One of those conversations that only lasts a couple of minutes, yet somehow follows you home.
We were talking about my recent breakup. Naturally, the conversation went to the usual place.
"You know... people actually warned me."
I think, deep down, I was looking for confirmation that maybe I should have listened. Maybe I should have been more careful. Maybe I should have seen it coming.
Instead, the response I got completely caught me off guard.
"But he showed you something different."
Then she continued.
"You believed what he showed you, and that's a good thing. That's who you are. You believed your own reality instead of other people's opinions or his past. I just hope you don't change because of this. Keep being you."
I smiled.
We moved on to another conversation.
But I don't think I ever really left that one.
...
The truth is, since the breakup, I've questioned myself more than I've questioned him.
I kept wondering...
Should I trust less?
Should I become more suspicious?
Should I believe people when they tell me someone is a walking red flag, even if that person standing in front of me is showing me kindness, consistency and care?
Heartbreak has a funny way of doing that.
It doesn't just make you question the other person.
It quietly makes you question yourself.
The way you love.
The way you trust.
The way you see people.
For a while, I honestly thought maybe I needed to become a little harder.
Maybe that's how people protect themselves.
Maybe this is how people survive dating.
But then I kept replaying those words in my head.
"He showed you something different."
And she was right.
When I met him, I wasn't dating his reputation.
I wasn't dating stories I'd heard from other people.
I was dating the person he chose to show me.
And I believed that version because... why wouldn't I?
Isn't that what we're all supposed to do?
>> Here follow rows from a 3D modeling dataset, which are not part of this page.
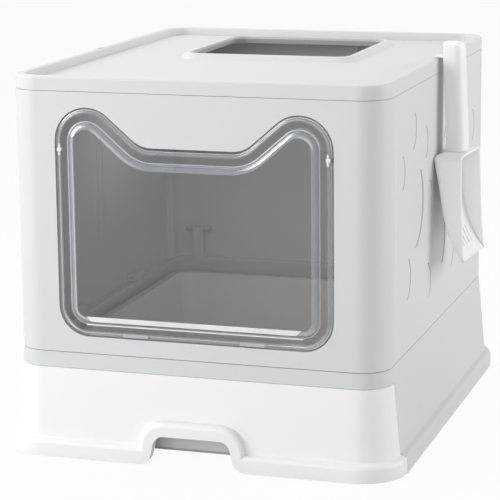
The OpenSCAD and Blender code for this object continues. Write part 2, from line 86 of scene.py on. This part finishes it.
soft_light("key_light", (-1.35, -1.0, 1.0), 0.2, 1.3, 23.0, (1.0, 0.995, 0.985))
soft_light("front_light", (0.25, -2.6, 0.6), 0.2, 1.8, 22.0, (1.0, 1.0, 1.0))
soft_light("side_light", (2.3, 0.7, 1.1), 0.2, 1.6, 36.0, (0.98, 0.99, 1.0))
soft_light("lid_light", (-0.6, 0.6, 2.0), 0.3, 1.6, 18.0, (1.0, 1.0, 1.0))


class Reading:
    """A number that varies over a surface: an output socket that arithmetic works on."""

    def __init__(self, finish, socket):
        self.finish = finish
        self.socket = socket

    def math(self, operation, other):
        node = self.finish.node("ShaderNodeMath", {"operation": operation}, {0: self, 1: other})
        return Reading(self.finish, node.outputs[0])

    def __add__(self, other):
        return self.math("ADD", other)

    def __mul__(self, other):
        return self.math("MULTIPLY", other)

    __radd__ = __add__
    __rmul__ = __mul__


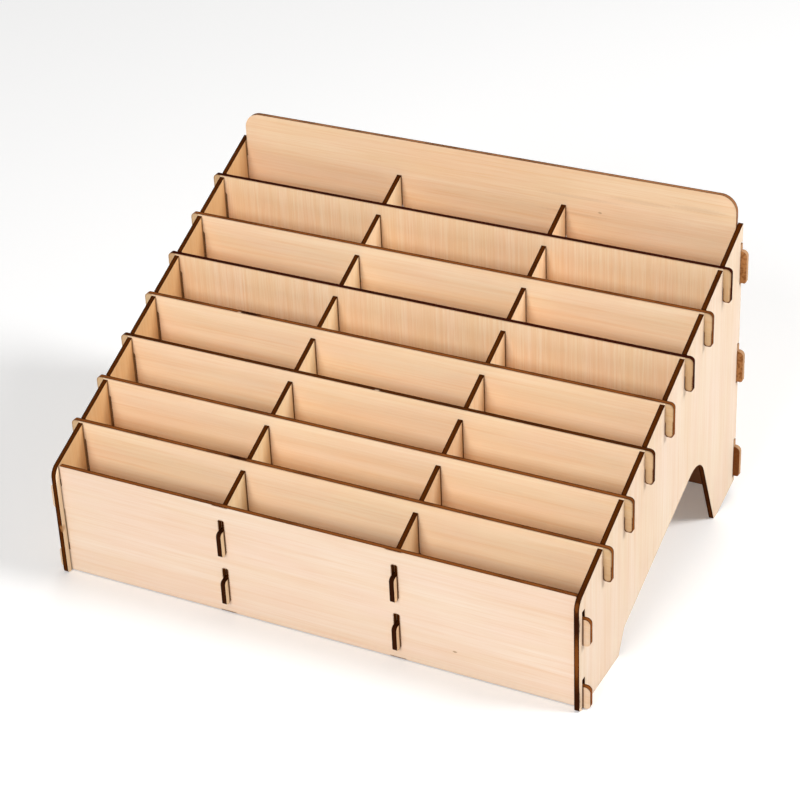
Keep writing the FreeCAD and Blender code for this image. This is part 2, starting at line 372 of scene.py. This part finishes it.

When someone consistently treats us well, respects us, includes us in their life, makes us feel safe... aren't we supposed to believe that's who they are?
Otherwise, what are relationships built on?
Suspicion?
Background checks?
Assumptions?
No.
They're built on trust.
Trust doesn't make us foolish.
It makes us human.
Sometimes people continue being exactly who they showed you they were.
Sometimes they don't.
And when they don't, that's heartbreaking.
But I don't think it means you were wrong for believing them at the time.
It simply means their actions changed.
That's on them.
Not you.
I've realised something recently.
Learning from pain and becoming bitter are two completely different things.
I absolutely have stronger boundaries now.
I notice consistency more than chemistry.
I pay attention to actions over long periods, not just beautiful moments.
I leave when respect disappears instead of hoping it will return.
Those are lessons.
Those are healthy.
But I never want my lessons to become walls.
Because if one person's choices convince me that everyone is dangerous...
If one broken relationship teaches me never to trust again...
Then that experience has taken something from me that I never wanted to give away.
It has changed who I am.
And I don't want that.
I still want to believe people.
I still want to meet someone with an open heart.
Not a naïve heart.
Not a reckless one.
Just an open one.
Because I genuinely believe most people don't set out to hurt others.
People are simply complicated.
Some don't know themselves.
Some aren't emotionally ready.
Some make selfish decisions.
Some are still carrying wounds they haven't healed.
None of those things excuse hurting someone.
But they also don't mean I have to become someone who expects the worst from everyone I meet.
I think one of the bravest things we can do after heartbreak is to remain kind.
To remain hopeful.
To remain ourselves.
Not because we're pretending nothing happened.
But because we've decided that someone else's choices won't dictate the kind of person we become.
Maybe that's what healing really looks like.
Not becoming colder.
Not becoming tougher.
But becoming wiser, while protecting the softness that makes us... us.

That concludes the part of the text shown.